First some good news:
JUST IN: Ohio Dept of Insurance says CareSource will sell ACA health plans in Ohio's Paulding County. No more empty ACA counties.
— Bob Herman (@bobjherman) August 24, 2017
Every county will have at least one insurer offering plans on the Exchanges.
Now the mechanics of that process are important. I want to revive a November 1, 2016 post looking into the competitive dynamics of the ACA market structure:
I also had a chance to talk to a very smart and wonky friend of the blog who asked a very good question — what are the odds that there are no carriers in a state in 2018 on Exchange…
I do not think this is likely. I think it is highly likely that there are a number of states where there is a single carrier and even more states which may have multiple carriers but with a clear division so that most counties in those states only have a single carrier. However I am having a hard time seeing the mechanics of carriers completely dropping out and abandoning states en masse. Could it happen in a single state? Yes, I think it is unlikely but possible. Would it happen in four or five states? No.
The basis of my response is that the federal subsidy structure makes it very hard for a carrier to continually lose money in a state if it is the only carrier. Let’s look at a few scenarios below the fold.
2017 Single Carrier States
In the states with only a single carrier for the 2017 plan year, the only reason for the incumbent to leave the on-exchange market in 2018 is if they lose massive amounts of money in 2017 AND they can not get the rates hiked in 2018. If a carrier is losing a lot of money in a state, that state or region is unlikely to be attractive to other carriers to enter. We see in 2016 that states are willing to approve very large rate increases from carriers if they can demonstrate that this is the only way to cover the expected claims. If the incumbent carrier in a single carrier state is seeing large medical losses, they will get the rates. This normally would trigger concerns about a death spiral where higher rates drive out healthier individuals. Off Exchange could see a death spiral. However the on-Exchange subsidized population is protected from most of the rate increases by the subsidy formula. The individual market in a high cost, single carrier state could turn into an extremely sick Off-Exchange population plus a reasonably healthy subsidized population……
2017 multi-carrier states
….carriers that have adapted a Silver Spam strategy to choose a narrow and fairly unhealthy risk pool while exploiting risk adjustment. Under that scenario, the narrow network carrier should be making money in 2017 or at least not doing too badly for itself. The other carriers will exit. After an exit, the Silver Spamming carrier will face a challenge as I have strong doubts that a Silver Spam strategy is viable for a super narrow carrier without some ability to offload high cost and high complexity medical risk to someone else. We should expect significant rate increases in 2018 from the sole Medicaid like carrier to cover their shipping out of network costs for their new members with highly complex and highly expensive care needs…..

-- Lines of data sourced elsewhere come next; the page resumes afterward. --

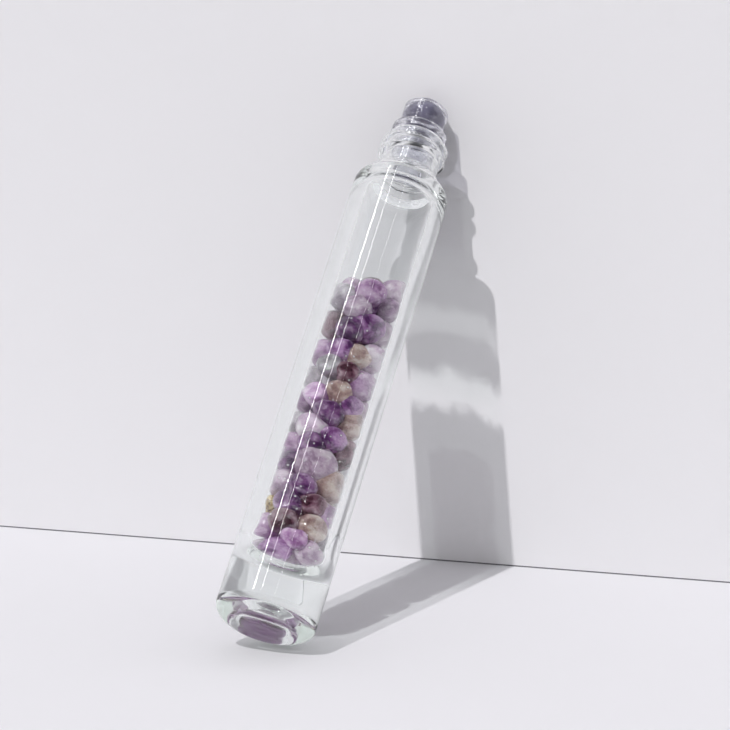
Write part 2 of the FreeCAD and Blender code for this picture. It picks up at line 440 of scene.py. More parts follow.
@dataclass
class TumbledRule(SurfaceRule):
    """Swells a stone into soft lumps with shallow hollows, as far as the bore lets it.

    Args:
        easing: how gently the bore is neared, in millimetres.
        blending: how softly one hollow passes into the next.
    """

    easing: float = 0.4
    blending: float = 0.25

    def tree(self) -> Tree:
        """Makes the tree: noise for lumps, cells for hollows, and the bore as the limit."""
        tree, source = self.start()
        sizes = {socket.name: socket for socket in source.outputs}
        values = calculate(tree, sizes, (
            ("lump scale", "DIVIDE", 1, "Lump Size"),
            ("hollow scale", "DIVIDE", 1, "Hollow Size"),
        ))
        lumps = add_node(tree, "ShaderNodeTexNoise", {
            "Scale": values["lump scale"], "W": sizes["Seed"], "Detail": 1}, noise_dimensions="4D")
        hollows = add_node(tree, "ShaderNodeTexVoronoi", {
            "Scale": values["hollow scale"], "W": sizes["Seed"], "Smoothness": self.blending},
            voronoi_dimensions="4D", feature="SMOOTH_F1")
        values = calculate(tree, values | {"lump": lumps, "cell": hollows}, (
            ("even lump", "SUBTRACT", "lump", 0.5),
            ("lump rise", "MULTIPLY", "even lump", "Lump Depth"),
            ("middle", "SUBTRACT", 1, "cell"),
            ("in hollow", "MAXIMUM", "middle", 0),
            ("hollow wear", "MULTIPLY", "in hollow", "Hollow Depth"),
            ("swollen", "ADD", "Swell", "lump rise"),
            ("outwards", "SUBTRACT", "swollen", "hollow wear"),
        ))
        place = add_node(tree, "GeometryNodeInputPosition")
        normal = add_node(tree, "GeometryNodeInputNormal")
        offset = add_node(tree, "ShaderNodeVectorMath",
                          {0: normal, "Scale": values["outwards"]}, operation="SCALE")
        grown = add_node(tree, "ShaderNodeVectorMath", {0: place, 1: offset})
        values = calculate(tree, values | self.from_axis(tree, grown)[1], (
            ("height", "MAXIMUM", "z", "Bore Floor"),
            ("corner top", "ADD", "Bore Floor", "Floor Rounding"),
            ("into corner", "SUBTRACT", "corner top", "height"),
            ("depth", "MAXIMUM", "into corner", 0),
            ("depth squared", "MULTIPLY", "depth", "depth"),
            ("rounding squared", "MULTIPLY", "Floor Rounding", "Floor Rounding"),
            ("room squared", "SUBTRACT", "rounding squared", "depth squared"),
            ("not below nothing", "MAXIMUM", "room squared", 0),
            ("room", "SQRT", "not below nothing"),
            ("narrowest", "SUBTRACT", "Bore Radius", "Floor Rounding"),
            ("limit", "ADD", "narrowest", "room"),
            ("soft reach", "SMOOTH_MIN", "reach", "limit", self.easing * MM),
            ("kept", "MINIMUM", "soft reach", "limit"),
            ("share", "DIVIDE", "kept", "reach"),
            ("kept x", "MULTIPLY", "x", "share"),
            ("kept y", "MULTIPLY", "y", "share"),
        ))
        kept = add_node(tree, "ShaderNodeCombineXYZ", {
            "X": values["kept x"], "Y": values["kept y"], "Z": values["height"]})
        return self.end(tree, source, {"Position": kept})


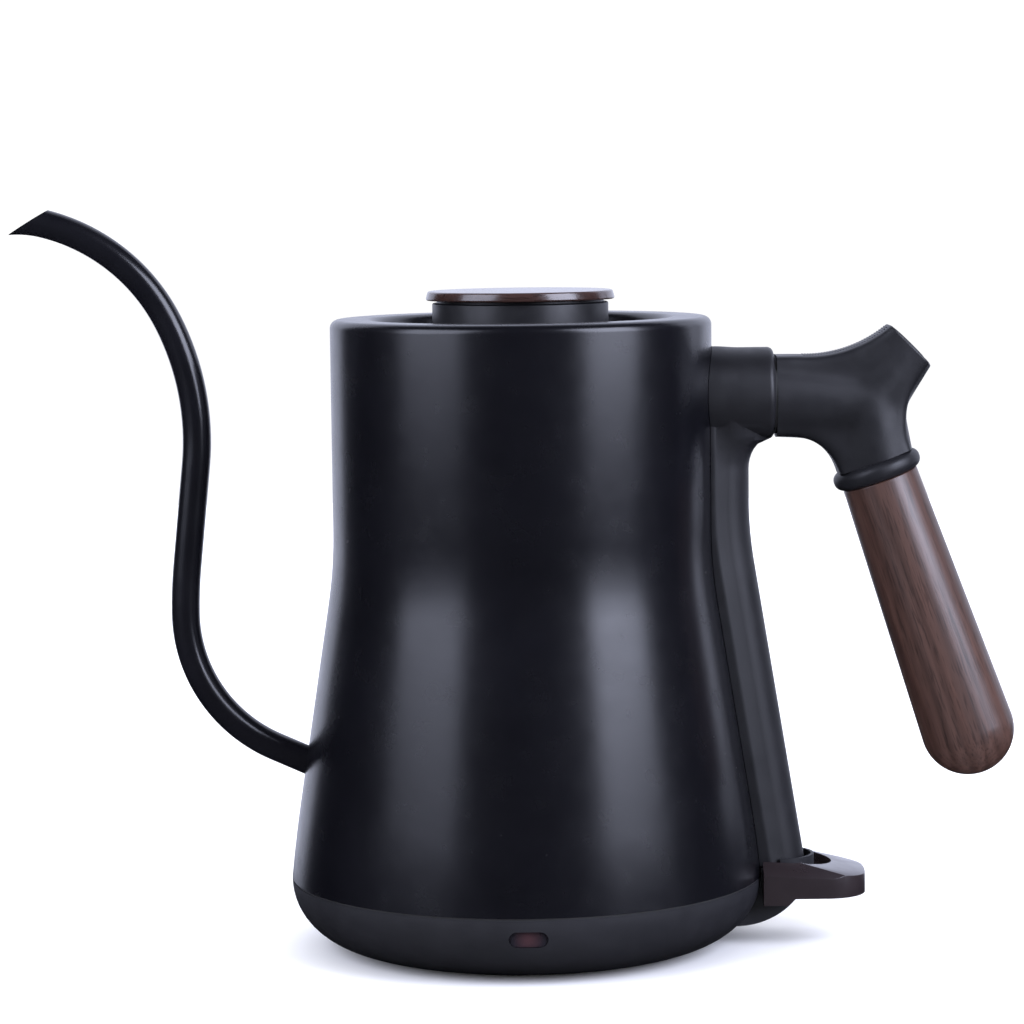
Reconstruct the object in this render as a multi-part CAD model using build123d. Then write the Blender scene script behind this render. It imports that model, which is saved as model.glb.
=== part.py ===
"""Gooseneck electric kettle: painted steel body, swan-neck spout, plastic spine and
yoke, walnut grip, lift-out lid and a rocking switch lever.

Frame: millimetres, +Z up, origin on the body's axis in the plane of the foot ring.
The spout points along -X, the handle along +X and the indicator lamp along -Y.
"""
from build123d import *
import os
from math import atan2, cos, degrees, hypot, radians, sin, tan

# ---------------------------------------------------------------- driving dimensions
BODY_R = 55.0            # straight upper part of the body, outside
SEAM_R = 68.5            # widest part, where the body meets the base cover
SEAM_Z = 20.2
RIM_Z = 182.2            # highest level of the body's top ring
WALL = 0.9               # painted steel
WAIST_Z = 121.0          # lower end of the straight upper part
WAIST_BEND_R = 133.0
FLARE_DEG = 8.85         # slope of the conical part below the waist
HIP_Z = 42.0             # the cone turns in from here to the seam

RIM_EDGE_R = 2.5
SHOULDER_R = 43.0        # inner edge of the flat top ring
WELL_R = 40.4            # recess that the lid lies in
LEDGE_Z = 175.6
MOUTH_R = 36.0           # filling mouth
MOUTH_Z = 166.0

FLOOR_Z = 31.0           # upper face of the heater plate's joint with the vessel
FLOOR_T = 0.8
SPREADER_R, SPREADER_T = 44.0, 3.0
SPREADER_Z = FLOOR_Z - FLOOR_T - SPREADER_T
ELEMENT_R, ELEMENT_W, ELEMENT_H = 36.0, 6.5, 6.0
TAIL_ANGLES = (203.0, 157.0)          # where the element's two tails stand

COVER_T = 2.0            # moulded base cover
COVER_FLAT_R = 46.5      # flat underside, the curved flank starts here
COVER_Z = 0.4
COVER_TOP = 19.8
FOOT_IN_R, FOOT_OUT_R, FOOT_T = 38.0, 44.0, 1.4
SOCKET_R = 19.0          # bore for the power base's connector
SOCKET_WALL = 1.8
SOCKET_DEPTH = 11.0
CONTROL_R = 24.0
CONTROL_Z = SOCKET_DEPTH + COVER_Z + SOCKET_WALL
POST_R, POST_FIRST = 50.5, 30.0       # circle of the three base screws, first angle
SCREW_R = 1.5

LAMP_Z = 14.3            # indicator window, on the front of the base cover
LAMP_W, LAMP_H = 10.9, 4.6

SPOUT_R, SPOUT_WALL = 4.1, 0.7
SPOUT_START = (-60.0, 52.25)          # x, z inside the vessel wall
SPOUT_HEADING = 156.0                 # degrees from +X
SPOUT_ROOT = 14.0                     # straight length at the body
SPOUT_BENDS = (                       # (radius, turn in degrees), or (0, straight length)
    (43.0, 90.0 - SPOUT_HEADING), (132.0, -6.0), (0.0, 30.0), (76.0, 32.0),
    (54.0, 50.0), (32.0, 18.0), (0.0, 4.0))
LIP_TOP, LIP_LOW = (-136.3, 214.2), (-148.2, 207.0)   # x, z of the slanting cut at the lip
FILTER_R, FILTER_HOLE_R, FILTER_PITCH = 8.0, 0.8, 2.4

SPINE_X = 65.6           # outer edge of the spine's straight upper part
SPINE_FOOT = (81.2, 23.4)             # x, z of the outer edge at the foot
SPINE_SLOPE = 9.2        # degrees, of the lower part
SPINE_BEND_R = 112.0
SPINE_R = 9.2            # rounded column
BAND_HALF = 10.4         # flat-sided band against the body
SPINE_WALL = 1.7
COLLAR_R, COLLAR_Z, COLLAR_END = 13.5, 159.5, 72.8
SPIGOT_R, SPIGOT_X, SPIGOT_LENGTH = 6.5, 59.0, 30.0   # steel bar from the bracket into the yoke
LOCK_X = 66.0            # set screw across the spigot
STEAM_Z, STEAM_HOLE_R = 141.0, 2.6    # steam passage through the body's wall

ARM_R, ARM_Z = 11.7, 159.0            # yoke's arm at the collar
YOKE_X = 73.4            # yoke's flat end against the washer
YOKE_WEB = 6.0           # half the thickness of the web that fills the yoke's corners
LEG_R = 11.4
RIB_COUNT, RIB_HALF = 12, 4.6
HORN_END = (111.85, 0, 173.4)
HORN_WAY = (cos(radians(45)), 0, sin(radians(45)))
HORN_CAP_R, HORN_CAP_DEPTH = 6.35, 1.2
CROTCH = (98.5, 0, 156.5)             # where the yoke's arm, horn and leg meet
GRIP_TOP = (103.6, 134.4)             # x, z where the wood meets the ring
GRIP_TILT = 19.06                     # degrees from vertical
GRIP_WAY = (sin(radians(GRIP_TILT)), 0, -cos(radians(GRIP_TILT)))
GRIP_R_TOP, GRIP_R_END = 11.1, 13.5
GRIP_LENGTH = 91.3
RING_R, RING_T = 13.0, 5.4
ROD_R, INSERT_R = 3.0, 4.0            # tie rod and its threaded inserts

LID_R, LID_Z = 39.4, 175.9
KNOB_R, KNOB_TOP = 25.4, 186.6
KNOB_WALL, KNOB_BOSS_R, KNOB_REVEAL = 2.2, 4.6, 1.3
CAP_R, CAP_Z, CAP_T = 27.5, 187.4, 2.6
LINER_R, LINER_Z, LINER_WALL = 34.6, 168.0, 0.6
LID_SCREW_R = 2.0

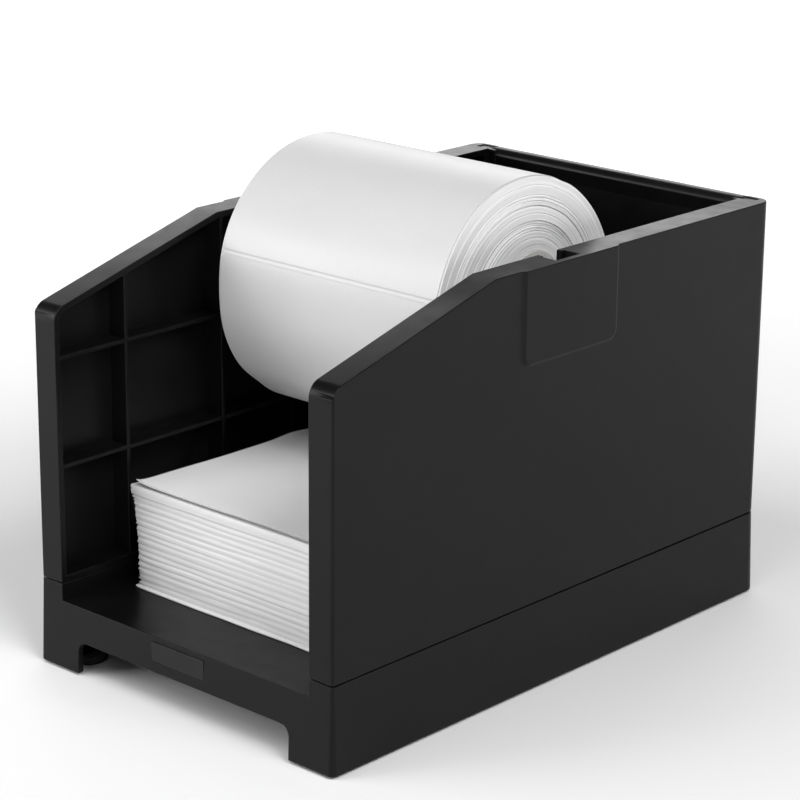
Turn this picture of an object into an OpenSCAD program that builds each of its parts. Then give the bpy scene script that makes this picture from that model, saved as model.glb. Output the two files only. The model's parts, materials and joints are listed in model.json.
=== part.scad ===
// Label stand: a base tray, two ribbed side panels and a back panel hold a label
// roll on a lift-out spindle above a stack of fan-fold labels.
// Frame: +Z up, front towards -Y, origin on the ground below the middle of the stand.

/* [Stand] */
// Width across the two side panels
stand_w = 144; // [140:1:160]
// Depth from the front posts to the back of the side panels
stand_d = 235; // [225:1:260]
// Height of the flat top edge above the ground
stand_h = 154.7; // [150:0.1:180]
// Height of the side panels' front edge, where the slope of the top would meet it
front_h = 133.3; // [120:0.1:140]
// Length of the sloped part of the top edge, measured along the ground
slope_len = 78.2; // [60:0.1:90]
// Radius of the rounded corner at the top of the front edge
front_corner_r = 6; // [2:0.5:10]
// Radius of the stand's upright corners at the front
front_post_r = 1; // [0.8:0.1:4]
// Radius of the stand's upright corners at the back
rear_post_r = 5; // [2:0.5:6]

/* [Base] */
// Height of the seam between the base and the side panels
seam_h = 32.5; // [30:0.5:40]
// Height of the tray floor
floor_h = 26.4; // [22:0.1:28]
// Wall thickness of the base
base_wall = 2.5; // [2:0.1:3]
// How far each side of the base leans out at its lowest edge
base_flare = 1.1; // [0.5:0.1:2]
// Width of the cut-out in the front wall
cutout_w = 105; // [80:1:106]
// Height of the cut-out above the lowest edge of the base
cutout_h = 12.1; // [8:0.1:13]
// Radius of the cut-out's upper corners
cutout_r = 4; // [1:0.5:6]
// Size of the badge plate: width, height
badge = [26.2, 7.5]; // [5:0.1:30]
// Middle of the badge plate: sideways position, height
badge_pos = [-1.3, 19.75]; // [-20:0.05:22]

/* [Side panels] */
// Full depth of a side panel, from its outer face to the edge of its ribs
panel_t = 10.8; // [9:0.1:12]
// Thickness of the outer skin
skin_t = 2.5; // [2:0.1:3]
// Thickness of the flange along the front and top edges
flange_t = 2.4; // [2:0.1:3]
// Thickness of the flange that stands on the base
foot_flange_t = 2.7; // [2:0.1:4]
// Thickness of the stiffening ribs
rib_t = 1.5; // [1:0.1:2]
// How far the ribs stay behind the panel's inner edge
rib_drop = 0.3; // [0.1:0.1:1]
// Distance of the upright ribs from the spindle, both ways
rib_y = [36.8, 84.1]; // [20:0.1:90]
// Heights of the level ribs
rib_z = [75.8, 115.7]; // [50:0.1:125]
// Width of the raised pad on the outer face
pad_w = 52.5; // [40:0.5:60]
// Height of the raised pad's lower edge above the ground
pad_z = 120; // [100:0.5:130]
// How far the raised pad stands out
pad_proud = 1.1; // [0.5:0.1:1.1]

/* [Spindle] */
// Height of the spindle's axis above the ground
spindle_z = 142.4; // [140:0.1:146]
// Diameter of the spindle tube
tube_d = 10; // [8:0.5:20]
// Wall thickness of the spindle tube
tube_wall = 1.5; // [1:0.1:2.5]
// Diameter of the journals that sit in the slots
journal_d = 11.8; // [8:0.1:11.8]
// Diameter of the necks between the journals and the tube
neck_d = 9.2; // [6:0.1:9.2]
// Width of the slots in the side panels
slot_w = 12.4; // [12.4:0.1:14]
// Width of the slots where they open towards the roll
throat_w = 9.8; // [9.8:0.1:11]
// Thickness of the walls around a slot
slot_wall = 2.4; // [2:0.1:4]

/* [Labels] */
// Width of the label web, on the roll and in the stack
web_w = 102; // [60:1:110]
// Width of one label
label_w = 100; // [56:1:108]
// Length of one label
label_l = 150; // [100:1:150]
// Gap between two labels on the web
label_gap = 2; // [2:0.5:4]
// Outer diameter of the wound roll
roll_d = 99.8; // [70:0.1:105]
// Height of the middle of the roll's outer turn, which sags below the core
roll_z = 129.7; // [128:0.1:135]
// Inner diameter of the roll's core
core_id = 25.4; // [25.4:0.1:26]
// Wall thickness of the roll's core
core_wall = 2.4; // [1:0.1:3]
// Angle by which the core hangs behind the plumb line through the spindle
core_swing = 45; // [0:1:60]
// Folded layers in the fan-fold stack
folds = 16; // [6:1:16]
// Height of the fan-fold stack
stack_h = 40; // [15:1:44]
// Distance from the front of the stand to the stack
stack_front = 26.5; // [20:0.5:60]

/* [Hidden] */

$fn = 64;
e = 0.01;                 // overlap that joins solids and clears cut faces
gap = 0.3;                // clearance between separate pieces
facet_fn = 32;            // sides of the round corners that go into a hull

// Places that follow from the driving dimensions
half_w = stand_w / 2;
half_d = stand_d / 2;
inner_x = half_w - panel_t;              // inner edge of a side panel
foot_proud = 1;                          // the feet hold the base's lowest edge this high

// Feet
foot_r = 7;
foot_h = 4;
foot_x = half_w - 10;
foot_y = half_d - 12;
gusset = [17, 24, 2.5];                  // plate across the hollow corner, above a foot
foot_chamfer = 0.6;

// Base
rear_rail = 11.5;                        // depth of the rail that the back panel stands on
rail_wall = 2.2;                         // inner wall of the hollow rails
floor_t = 2.5;
under_rib = 1.8;                         // ribs below the floor: thickness, depth, places
under_rib_h = 8;
under_rib_x = [-48, -16, 16, 48];
under_rib_y = [-84, -42, 0, 42, 84];
pocket_t = 0.5;                          // depth of the badge pocket
badge_r = 0.8;                           // corner radius of the badge plate
badge_sunk = 0.55;                       // how far the plate's face lies behind the front wall
shut_line = [1.3, 0.5];                  // open joint line above the base: depth, height

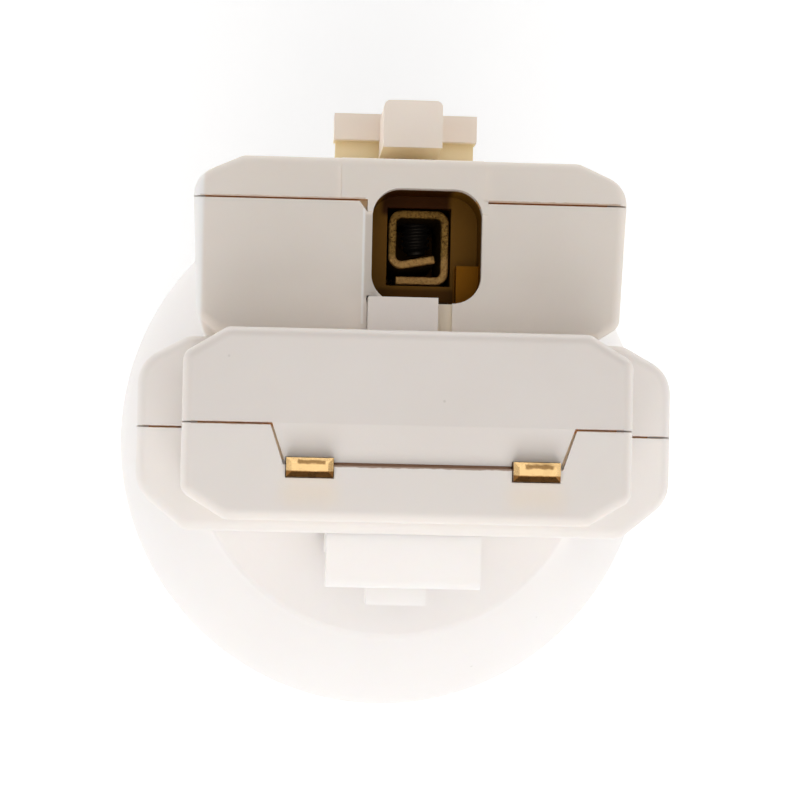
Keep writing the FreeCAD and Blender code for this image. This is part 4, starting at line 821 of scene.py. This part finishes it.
def rivets():
    """Tubular rivets with domed heads: a head's radius at height h above its foot is
    head * sqrt(1 - (h / (head height * 1.02)) ^ 2)."""
    corner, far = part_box("contact_rivets")
    head, shank, rise = 1.8 * MM, 1.1 * MM, 0.5 * MM
    lift = np.linspace(1, 0, 8)
    dome = head * np.sqrt(1 - (lift / 1.02) ** 2)
    radius = np.concatenate([dome, [shank, shank], dome[::-1]])
    along = np.concatenate([corner.z + rise * (1 - lift), [corner.z + rise, far.z - rise],
                            far.z - rise * (1 - lift[::-1])])
    for name, x in (("rivet_left", corner.x + head), ("rivet_right", far.x - head)):
        piece = turned(name, (x, 0, 0), 2, np.tile(radius, (40, 1)), along, "blade_brass", "holder")
        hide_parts("contact_rivets")


lamp_thread()
earth_screw()
earth_box()
opening_corner()
slot_floor()
latch_leaf("top_latch_spring", True)
latch_leaf("bottom_latch_spring", False)
centre_leaf()
rivets()


# ---------------------------------------------------------------- floor, light and camera

def make_floor():
    """A flat sheet just under the rim, which glows a little, as a lit table does."""
    half, under = 3.0, low("skirt").z - 0.05 * MM
    outline = [(-half, -half, under), (half, -half, under), (half, half, under),
               (-half, half, under)]
    mesh = bpy.data.meshes.new("floor")
    mesh.from_pydata(outline, [], [(0, 1, 2, 3)])
    finish = new_material("floor_white", Base_Color=rgb(0.93, 0.93, 0.93), Roughness=0.9,
                          Emission_Color=rgb(1.0, 1.0, 1.0), Emission_Strength=0.315)
    mesh.materials.append(finish[0])
    floor = bpy.data.objects.new("floor", mesh)
    bpy.context.scene.collection.objects.link(floor)


def soft_light(name, place, size, watts):
    """A rectangular light that faces the middle of the holder."""
    data = bpy.data.lights.new(name, "AREA")
    data.shape = "RECTANGLE"
    data.size, data.size_y = size
    data.energy = watts
    light = bpy.data.objects.new(name, data)
    light.location = place
    light.rotation_mode = "QUATERNION"
    middle = Vector((0, 0, 0.04))
    light.rotation_quaternion = (middle - Vector(place)).to_track_quat("-Z", "Y")
    bpy.context.scene.collection.objects.link(light)


def make_lights():
    """Four low strips round the holder, one high light in front and one overhead."""
    world = bpy.data.worlds.new("studio")
    world.use_nodes = True
    background = world.node_tree.nodes["Background"]
    background.inputs["Color"].default_value = rgb(1.0, 0.99, 0.985)
    background.inputs["Strength"].default_value = 0.0
    bpy.context.scene.world = world
    strip = (0.6, 0.16)
    soft_light("low_front", (0.0, -0.33, 0.05), strip, 0.031)
    soft_light("low_back", (0.0, 0.33, 0.05), strip, 0.749)
    soft_light("low_left", (-0.33, 0.0, 0.05), strip, 0.556)
    soft_light("low_right", (0.33, 0.0, 0.05), strip, 0.575)
    soft_light("high_front", (0.0, -0.35, 0.35), (0.5, 0.4), 1.345)
    soft_light("overhead", (0.0, 0.0, 0.6), (0.5, 0.5), 1.563)


def make_camera():
    """The camera looks down on the plug from a little left of and below its middle."""
    place = Vector((-9.42, -5.96, 266.99)) * MM
    aim = Vector((-0.57, 1.70, 71.75)) * MM
    lens, sensor, roll = 136.27, 36.0, math.radians(-1.23)
    data = bpy.data.cameras.new("camera")
    data.sensor_width = sensor
    data.lens = lens
    data.clip_start, data.clip_end = 0.01, 20.0
    camera = bpy.data.objects.new("camera", data)
    back = (place - aim).normalized()
    across = Vector((0, 1, 0)).cross(back).normalized()
    up = back.cross(across)
    turned_up = up * math.cos(roll) + across * math.sin(roll)
    turned_across = turned_up.cross(back)
    basis = Matrix((turned_across, turned_up, back)).transposed()
    camera.matrix_world = Matrix.Translation(place) @ basis.to_4x4()
    bpy.context.scene.collection.objects.link(camera)
    bpy.context.scene.camera = camera


make_floor()
make_lights()
make_camera()
bpy.context.scene.view_settings.view_transform = "Standard"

If both carriers are losing money, we get an interesting staring contest as both carriers will often think that if they are the sole surviving carrier in the market, they can suck at the federal money hose. In that scenario we see a lot of sound and fury signaling very little. Both carriers will make noise about how tough the Exchange market is. Carrier A will say that they need to raise rates by 33% and Carrier B will say they need to raise rates by 37%. A is waiting for B to drop and B is waiting for A to drop. Both carriers will file plans and networks in 2017 for 2018 and then they will withdraw some and accuse the insurance regulator of acting in bad faith. As the summer comes along, the board of A might tell them to pull the plug and concede the market to B or vice versa.
At that point the surviving carrier has an effective monopoly on the subsidized Exchange market. Very large rate increases could be pushed through where the Federal government eats most of the cost. If the surviving carrier is smart, they’ll Silver Gap in 2018 as much as they can to get a far larger check from the Feds while driving the risk pool to be broad and healthy as the post-subsidy premiums will drop. The Off-Exchange market will be in trouble if the surviving carrier is the sole carrier but so far we have seen national carriers stick around off-Exchange far more willingly than they have been on-Exchange.
I would not be shocked if a single state has to get crazily creative to keep a single carrier on-Exchange in the entire state. But I do not expect mass withdrawal of carriers because the interaction of the subsidy attachment point and the ability of a monopolist insurer to effectively print money from the Feds will keep the last carrier involved.
Yay! Removes a Republican talking point.
@Cheryl Rofer: Correction: should, but probably will not, remove a Republican talking point. Just ask Rep. Ryan.
Great news, indeed. Now that Trump has shown that he can’t repeal the ACA, perhaps insurance companies which have left some markets empty will feel like they need to get back into those markets.
Remember when the GOP used to like it when marketplaces succeeded? Now Cleek’s Law dictates that they must try to wreck the marketplace like some Leninist party.